Written instruction |
Reproduce verbatim the lines up to and including the one with "SHELF_REAR_RADIUS = 9.0", starting from the first.

Data section |
▼
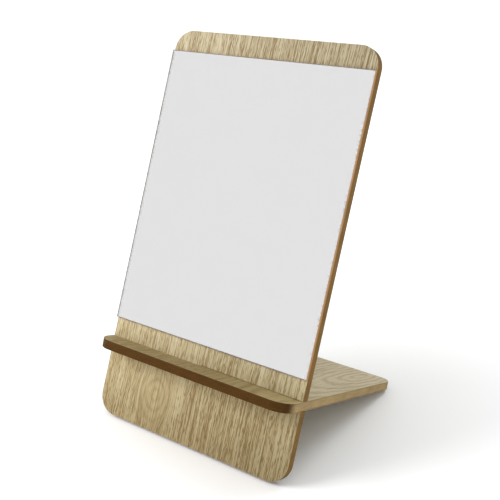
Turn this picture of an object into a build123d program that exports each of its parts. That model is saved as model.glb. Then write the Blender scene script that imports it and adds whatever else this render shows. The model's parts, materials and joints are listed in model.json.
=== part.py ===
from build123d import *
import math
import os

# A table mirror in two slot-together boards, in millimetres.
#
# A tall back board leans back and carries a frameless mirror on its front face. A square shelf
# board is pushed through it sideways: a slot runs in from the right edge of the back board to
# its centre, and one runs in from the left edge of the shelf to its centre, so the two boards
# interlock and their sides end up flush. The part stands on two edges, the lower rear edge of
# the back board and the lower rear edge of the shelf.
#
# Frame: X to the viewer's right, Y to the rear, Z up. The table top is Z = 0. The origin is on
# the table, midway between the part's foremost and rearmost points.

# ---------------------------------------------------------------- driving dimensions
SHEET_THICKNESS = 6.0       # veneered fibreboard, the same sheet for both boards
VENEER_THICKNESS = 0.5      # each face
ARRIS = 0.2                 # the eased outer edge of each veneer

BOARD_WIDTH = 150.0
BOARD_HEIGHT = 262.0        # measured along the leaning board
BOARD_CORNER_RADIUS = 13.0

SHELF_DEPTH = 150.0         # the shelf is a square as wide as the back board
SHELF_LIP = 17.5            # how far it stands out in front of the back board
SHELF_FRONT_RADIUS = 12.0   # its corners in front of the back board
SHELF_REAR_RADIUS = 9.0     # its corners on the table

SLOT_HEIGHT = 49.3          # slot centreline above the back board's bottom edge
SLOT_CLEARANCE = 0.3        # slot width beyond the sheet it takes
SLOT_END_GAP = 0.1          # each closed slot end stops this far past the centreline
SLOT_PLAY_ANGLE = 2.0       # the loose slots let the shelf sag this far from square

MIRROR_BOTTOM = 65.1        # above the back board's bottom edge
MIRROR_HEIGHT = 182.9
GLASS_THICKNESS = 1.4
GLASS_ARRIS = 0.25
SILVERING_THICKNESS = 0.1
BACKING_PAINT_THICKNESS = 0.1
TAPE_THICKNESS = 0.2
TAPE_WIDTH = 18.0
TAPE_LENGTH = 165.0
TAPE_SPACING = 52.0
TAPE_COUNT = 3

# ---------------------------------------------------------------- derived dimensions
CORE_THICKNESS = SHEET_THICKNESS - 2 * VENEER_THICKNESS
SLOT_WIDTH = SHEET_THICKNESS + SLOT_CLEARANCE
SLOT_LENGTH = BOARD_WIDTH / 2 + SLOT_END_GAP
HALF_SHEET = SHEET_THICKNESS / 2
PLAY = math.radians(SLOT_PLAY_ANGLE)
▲
Final result |
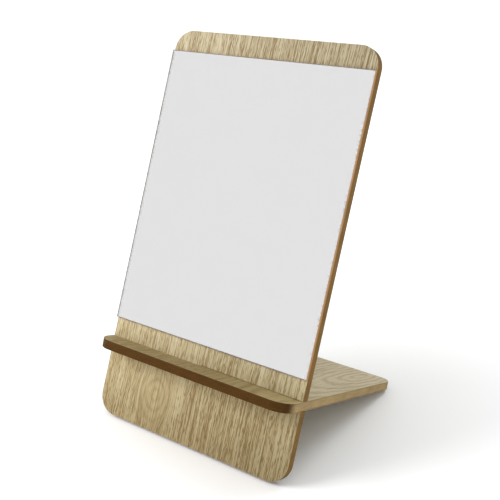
Turn this picture of an object into a build123d program that exports each of its parts. That model is saved as model.glb. Then write the Blender scene script that imports it and adds whatever else this render shows. The model's parts, materials and joints are listed in model.json.
=== part.py ===
from build123d import *
import math
import os

# A table mirror in two slot-together boards, in millimetres.
#
# A tall back board leans back and carries a frameless mirror on its front face. A square shelf
# board is pushed through it sideways: a slot runs in from the right edge of the back board to
# its centre, and one runs in from the left edge of the shelf to its centre, so the two boards
# interlock and their sides end up flush. The part stands on two edges, the lower rear edge of
# the back board and the lower rear edge of the shelf.
#
# Frame: X to the viewer's right, Y to the rear, Z up. The table top is Z = 0. The origin is on
# the table, midway between the part's foremost and rearmost points.

# ---------------------------------------------------------------- driving dimensions
SHEET_THICKNESS = 6.0       # veneered fibreboard, the same sheet for both boards
VENEER_THICKNESS = 0.5      # each face
ARRIS = 0.2                 # the eased outer edge of each veneer

BOARD_WIDTH = 150.0
BOARD_HEIGHT = 262.0        # measured along the leaning board
BOARD_CORNER_RADIUS = 13.0

SHELF_DEPTH = 150.0         # the shelf is a square as wide as the back board
SHELF_LIP = 17.5            # how far it stands out in front of the back board
SHELF_FRONT_RADIUS = 12.0   # its corners in front of the back board
SHELF_REAR_RADIUS = 9.0     # its corners on the table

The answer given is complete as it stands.